Via Kotaku, it seems that FFXI (Final Fantasy Eleven Online) has banned, in some cases permanently, "a large number" of players from their game.  From the article,

"the company discovered an issue that allowed players to create multiple items for certain treasures and rewards in areas such as Salvage and Assault by exploiting the game system.
This 'issue' was apparently a bug - and a bug that many players had long known about before Square Enix handled.

During an emergency maintenance on November 26, 2008, Square Enix fixed this 'issue' and discovered that players had already taken advantage of it before, in Square Enix's words, 'it was addressed.'"

This "addression", which it seems had taken a year to, well, ...address, not only meant the fixing of the bug but a full scale investigation entailing the viewing of, "a year's worth of logs throughout all areas of the game" which as a result meant that, "approximately 400 players were temporarily suspended based on evidence gathered," with, "Approximately 550 players who committed more serious misconduct had their accounts banned."

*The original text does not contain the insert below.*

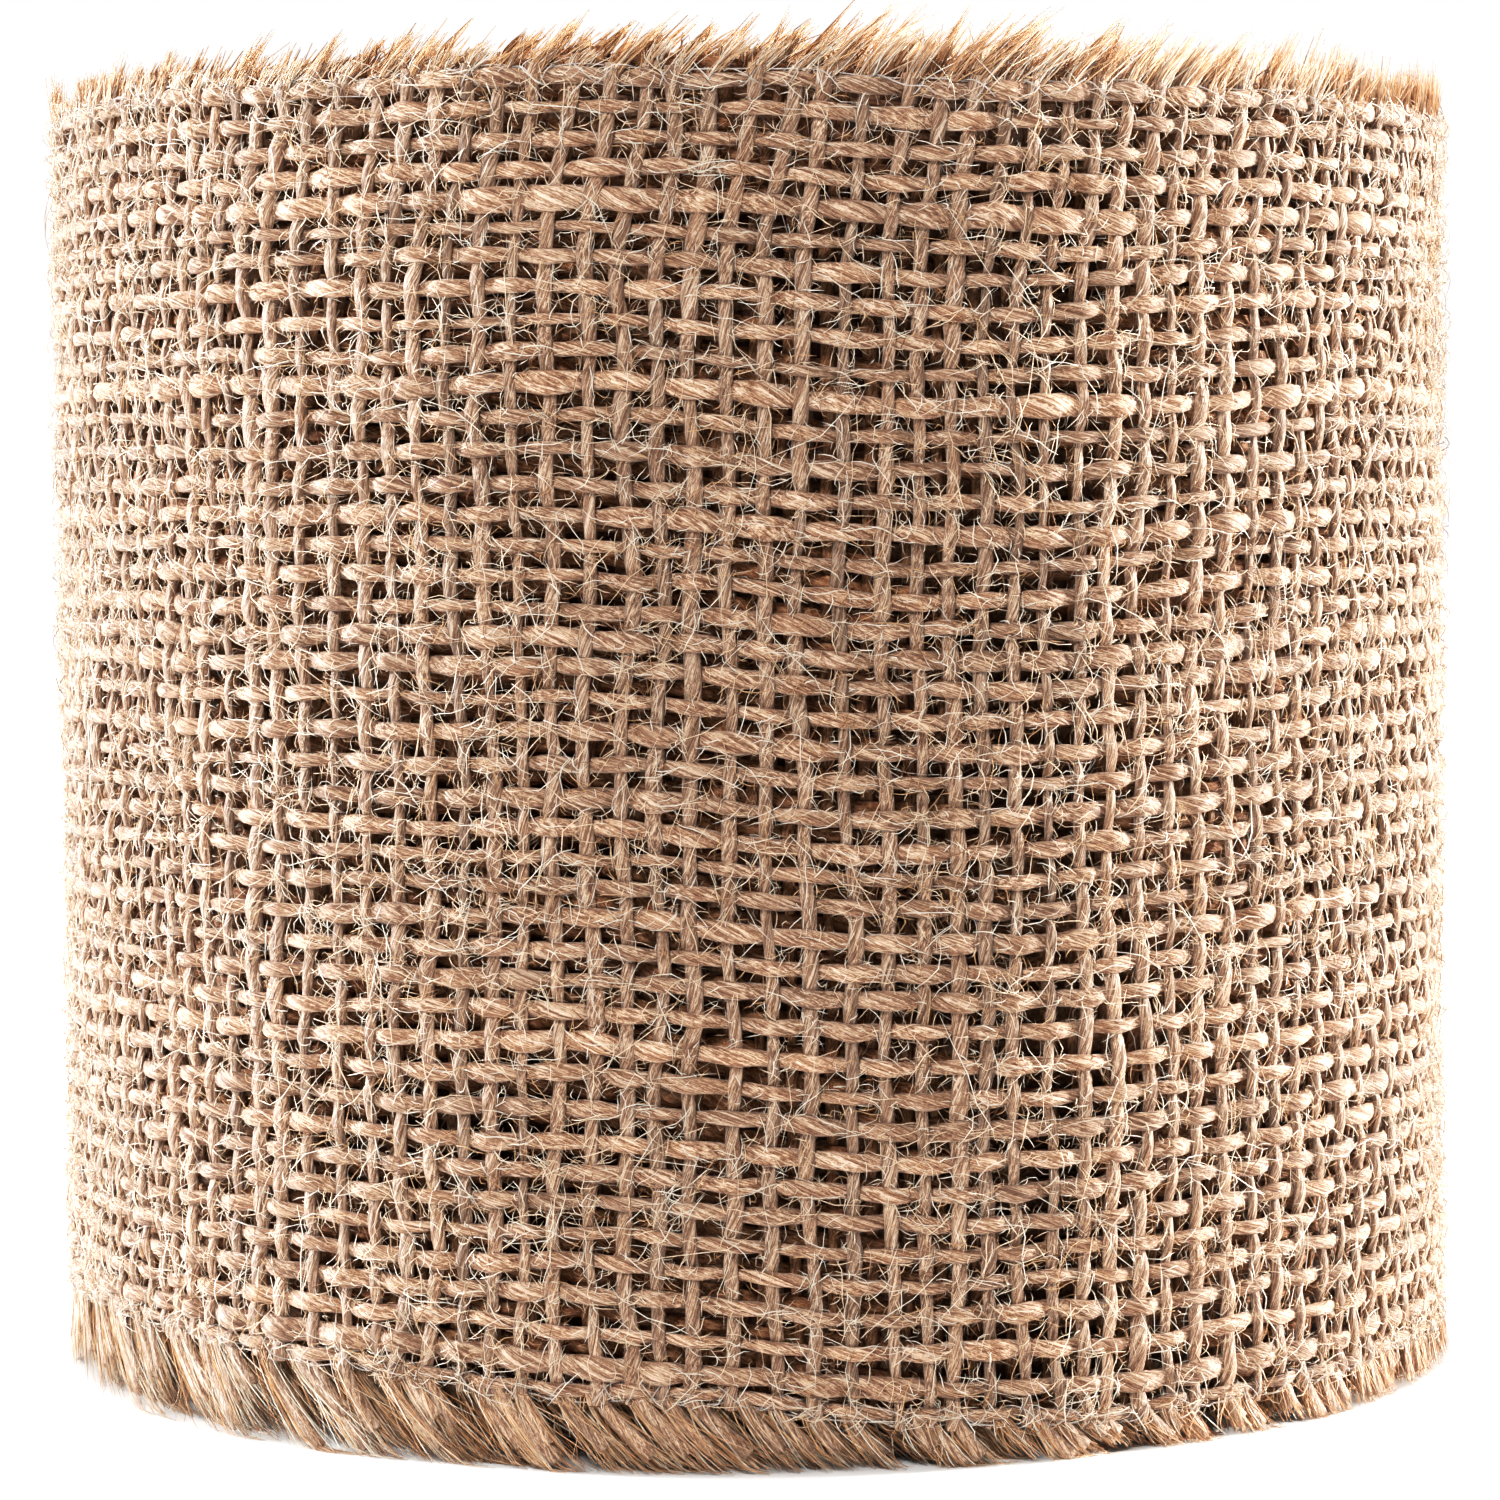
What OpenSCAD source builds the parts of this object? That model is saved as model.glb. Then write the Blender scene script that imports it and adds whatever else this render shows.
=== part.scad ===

According to writer of the article, Brian Ashcraft, "Word has it that many of the damned and banned were long time FFXI players - perma banned, apparently."

So this brings up the question; should players be punished for anything that a games mechanics allow?  Griefing, spamming chat, bug abusing, and etc; is there a legitimate argument for developers designing something and then punishing those who abuse its flaws from within the game?  If there is such a valid argument for such enforcement, what are the limits on punishment? 

While it is easy to state that players agree to the TOS (terms of use) and EULA (end-user license agreement) when they sign up to play an online game, it isn't as simple to conclude whether this is an ethical business practice or whether this is truly fair to the client, especially those who are long time patrons.

Who would you side with on this issue, players or developers, and why?